In live performances, this part was played on guitar only, with synthesizer used for background chords. The bass part is distinctively complex, with music producer and cognitive psychologist Daniel Levitin writing that it "takes this rhythmic play to such an extreme that it can be hard to tell where the downbeat even is." In 2023 Stewart Copeland said that this was the hardest Police song for him as a drummer: "It's my personal bête noire ... because there's no 1 [beat]. It's all upbeat."

The track was recorded at Air Studios Montserrat.

The lyrics comment on the nature of man's existence and the failure of his earthly institutions.

"Spirits in the Material World" eventually saw single release in 1981 as the follow-up to "Every Little Thing She Does Is Magic", making it the third single from Ghost in the Machine in Britain and the second in America. Billboard called it "less mainstream yet more captivating" than "Every Little Thing She Does Is Magic" and said that "the repetitive rhythm creates a hypnotic effect." Record World also compared it to "Every Little Thing She Does Is Magic," saying that it "[takes] reggae one step further into the pop world" and calling it a "hypnotic cut." The single, while not as successful as its predecessors, peaked at No. 12 in Britain and No. 11 in America. It was followed up by "Secret Journey" in America.

The UK B-side of "Spirits in the Material World", "Low Life", was written by Sting around 1977 in the back of a German tour bus. Although Copeland claimed to have "always loved the song," Summers claimed that "Neither Stewart or I liked 'Low Life.' I thought the lyric was snobby and it had a kind of corny jazziness to it." The American B-side, an instrumental titled "Flexible Strategies", was recorded in Canada while the band was working on Ghost in the Machine. Word came that the record company wanted them to create a B-side, and the band jammed for ten minutes, resulting in this track. Copeland called this recording "a disgrace".

===Live performances===
The band performed the song live during the Ghost in the Machine and Synchronicity tours (the latter of which was included on their Live! album) and it was also included on their first North American setlist during their reunion tour. Since the dissolution of the Police, Sting has often performed the song on solo tours.

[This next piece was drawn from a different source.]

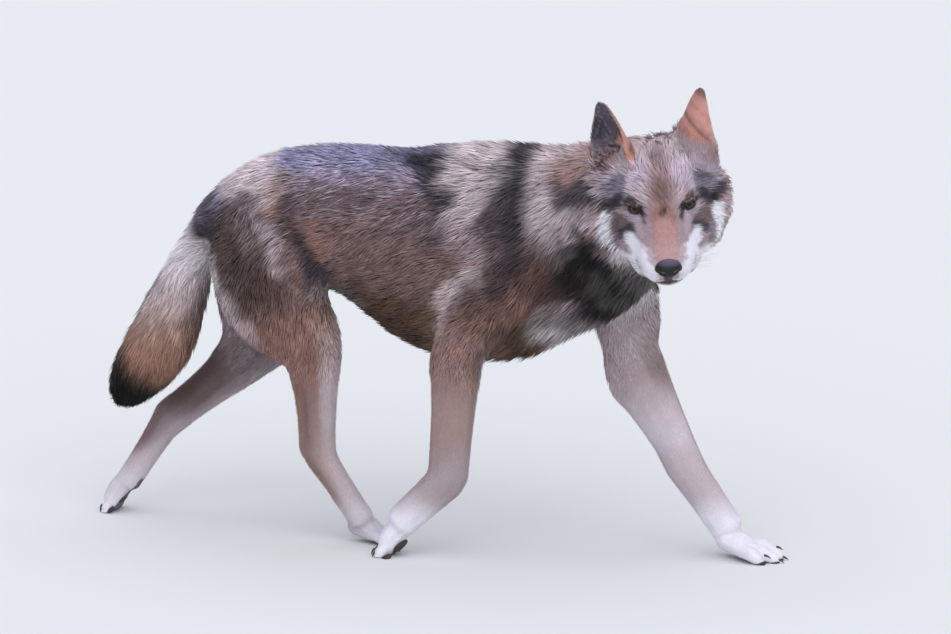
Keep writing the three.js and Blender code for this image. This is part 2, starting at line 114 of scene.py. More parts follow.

In all live performances, the song is played in the key of D minor in contrast to the studio version's A minor. In most cases, Sting plays a more simplified version of the original bassline to play while singing.

==Personnel==
- Sting – lead and backing vocals, bass guitar, synthesizer, saxophone
- Andy Summers – guitar, Prophet-5 synthesizer
- Stewart Copeland – drums
- Olaf Kubler – saxophone on "Low Life"

== Track listings ==
=== 7-inch: A&M / AMS 8194 (UK) ===
1. "Spirits in the Material World" – 2:59
2. "Low Life" – 3:45

=== 7-inch: A&M / AM 2390 (US) ===
1. "Spirits in the Material World" – 3:01
2. "Flexible Strategies" – 3:44

==Charts==

| Chart (1981–1982) | Peak position |
|---|---|
| Australia (Kent Music Report) | 50 |
| Belgium (Ultratop 50 Flanders) | 8 |
| Canada Top Singles (RPM) | 13 |
| French Singles Chart | 4 |
| Ireland (IRMA) | 6 |
| Netherlands (Single Top 100) | 8 |
| UK Singles (Official Charts) | 12 |
| US Billboard Hot 100 | 11 |
| US Cashbox | 15 |
| US Mainstream Rock (Billboard) | 7 |
| West Germany (GfK) | 44 |

==Cover versions==
- In 1990, reggae artist Pato Banton covered the song for his fifth album Wize Up! (No Compromize). It was re-recorded in 1995 for the soundtrack to Ace Ventura: When Nature Calls. Sting is featured in this version. The song entered the UK charts at number 36 in January 1996 and stayed there for two weeks. This version is also featured on the covers album Reggatta Mondatta: A Reggae Tribute to the Police (1997).